■ AIM OF THE TASK
Write out each line from the data below that includes the word "materials".

■ MATERIAL
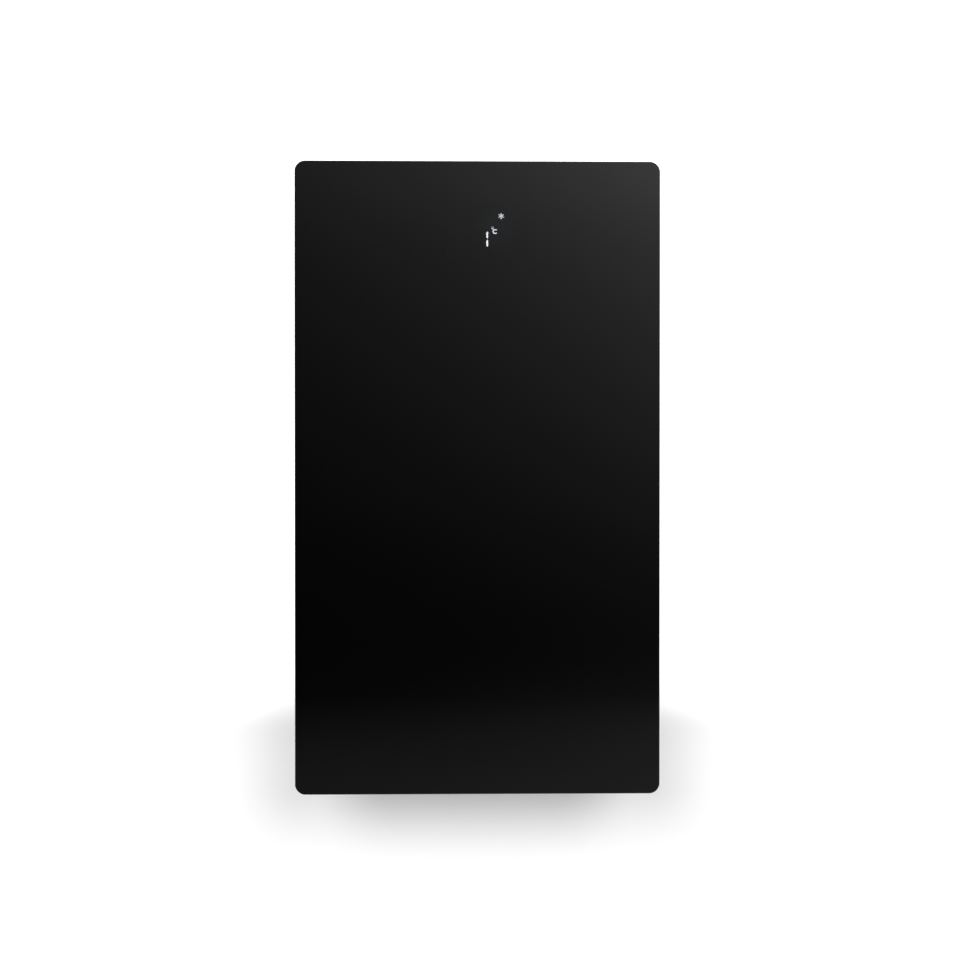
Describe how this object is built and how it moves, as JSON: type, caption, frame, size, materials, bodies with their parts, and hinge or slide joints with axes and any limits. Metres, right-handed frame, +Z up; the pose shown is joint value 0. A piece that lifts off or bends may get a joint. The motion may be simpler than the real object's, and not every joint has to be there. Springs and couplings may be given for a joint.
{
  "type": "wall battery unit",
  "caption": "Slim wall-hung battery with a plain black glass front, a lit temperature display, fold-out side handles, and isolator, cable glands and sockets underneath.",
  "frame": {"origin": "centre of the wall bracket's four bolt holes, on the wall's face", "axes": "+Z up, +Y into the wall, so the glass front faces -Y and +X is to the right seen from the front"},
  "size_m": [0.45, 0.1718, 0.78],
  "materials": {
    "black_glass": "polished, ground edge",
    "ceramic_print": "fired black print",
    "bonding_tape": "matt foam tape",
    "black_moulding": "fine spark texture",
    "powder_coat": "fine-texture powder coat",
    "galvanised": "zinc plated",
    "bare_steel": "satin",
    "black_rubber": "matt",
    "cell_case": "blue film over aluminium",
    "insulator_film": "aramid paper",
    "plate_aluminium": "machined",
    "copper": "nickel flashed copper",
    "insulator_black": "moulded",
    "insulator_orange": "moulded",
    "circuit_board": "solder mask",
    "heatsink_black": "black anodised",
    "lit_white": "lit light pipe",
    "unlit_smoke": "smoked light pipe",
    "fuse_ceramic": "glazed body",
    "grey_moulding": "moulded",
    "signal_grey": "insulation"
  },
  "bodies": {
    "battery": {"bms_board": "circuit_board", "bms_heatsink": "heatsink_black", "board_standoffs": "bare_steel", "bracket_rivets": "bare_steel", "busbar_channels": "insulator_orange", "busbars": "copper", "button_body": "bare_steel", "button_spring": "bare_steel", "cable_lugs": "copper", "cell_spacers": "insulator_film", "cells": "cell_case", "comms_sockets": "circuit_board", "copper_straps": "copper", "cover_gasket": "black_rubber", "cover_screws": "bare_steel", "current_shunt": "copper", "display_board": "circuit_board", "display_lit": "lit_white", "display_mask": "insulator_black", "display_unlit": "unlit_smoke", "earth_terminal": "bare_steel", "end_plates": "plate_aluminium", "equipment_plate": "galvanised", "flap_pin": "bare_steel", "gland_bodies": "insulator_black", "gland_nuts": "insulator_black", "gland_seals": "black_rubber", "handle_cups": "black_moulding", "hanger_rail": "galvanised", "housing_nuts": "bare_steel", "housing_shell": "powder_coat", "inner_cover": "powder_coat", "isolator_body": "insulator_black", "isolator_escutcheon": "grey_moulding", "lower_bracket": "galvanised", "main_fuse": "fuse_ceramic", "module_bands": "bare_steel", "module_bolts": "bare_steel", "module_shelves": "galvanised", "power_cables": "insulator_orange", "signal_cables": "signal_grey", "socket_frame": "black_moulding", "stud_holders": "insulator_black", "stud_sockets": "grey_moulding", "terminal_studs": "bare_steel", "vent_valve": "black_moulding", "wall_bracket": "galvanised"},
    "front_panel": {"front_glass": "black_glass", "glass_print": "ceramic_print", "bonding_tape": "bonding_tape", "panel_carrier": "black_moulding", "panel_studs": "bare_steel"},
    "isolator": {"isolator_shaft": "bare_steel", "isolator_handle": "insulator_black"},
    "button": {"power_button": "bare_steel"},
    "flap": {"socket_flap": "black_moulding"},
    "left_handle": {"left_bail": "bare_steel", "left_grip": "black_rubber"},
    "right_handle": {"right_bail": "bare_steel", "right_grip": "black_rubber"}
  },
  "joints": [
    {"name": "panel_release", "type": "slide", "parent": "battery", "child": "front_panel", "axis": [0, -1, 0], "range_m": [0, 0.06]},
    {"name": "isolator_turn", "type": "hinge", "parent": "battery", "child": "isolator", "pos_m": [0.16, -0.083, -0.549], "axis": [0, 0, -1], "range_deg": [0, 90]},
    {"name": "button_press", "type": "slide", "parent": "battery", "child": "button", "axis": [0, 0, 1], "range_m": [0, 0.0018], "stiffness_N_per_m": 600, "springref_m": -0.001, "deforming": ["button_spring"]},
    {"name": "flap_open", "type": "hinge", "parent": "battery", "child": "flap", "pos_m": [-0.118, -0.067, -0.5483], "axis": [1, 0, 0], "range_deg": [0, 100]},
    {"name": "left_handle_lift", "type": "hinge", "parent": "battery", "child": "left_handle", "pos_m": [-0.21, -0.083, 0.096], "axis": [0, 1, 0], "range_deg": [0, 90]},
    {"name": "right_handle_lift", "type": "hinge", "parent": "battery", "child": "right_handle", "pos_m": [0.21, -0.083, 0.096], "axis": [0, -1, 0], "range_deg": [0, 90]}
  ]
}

■ RESULT
Describe how this object is built and how it moves, as JSON: type, caption, frame, size, materials, bodies with their parts, and hinge or slide joints with axes and any limits. Metres, right-handed frame, +Z up; the pose shown is joint value 0. A piece that lifts off or bends may get a joint. The motion may be simpler than the real object's, and not every joint has to be there. Springs and couplings may be given for a joint.
  "materials": {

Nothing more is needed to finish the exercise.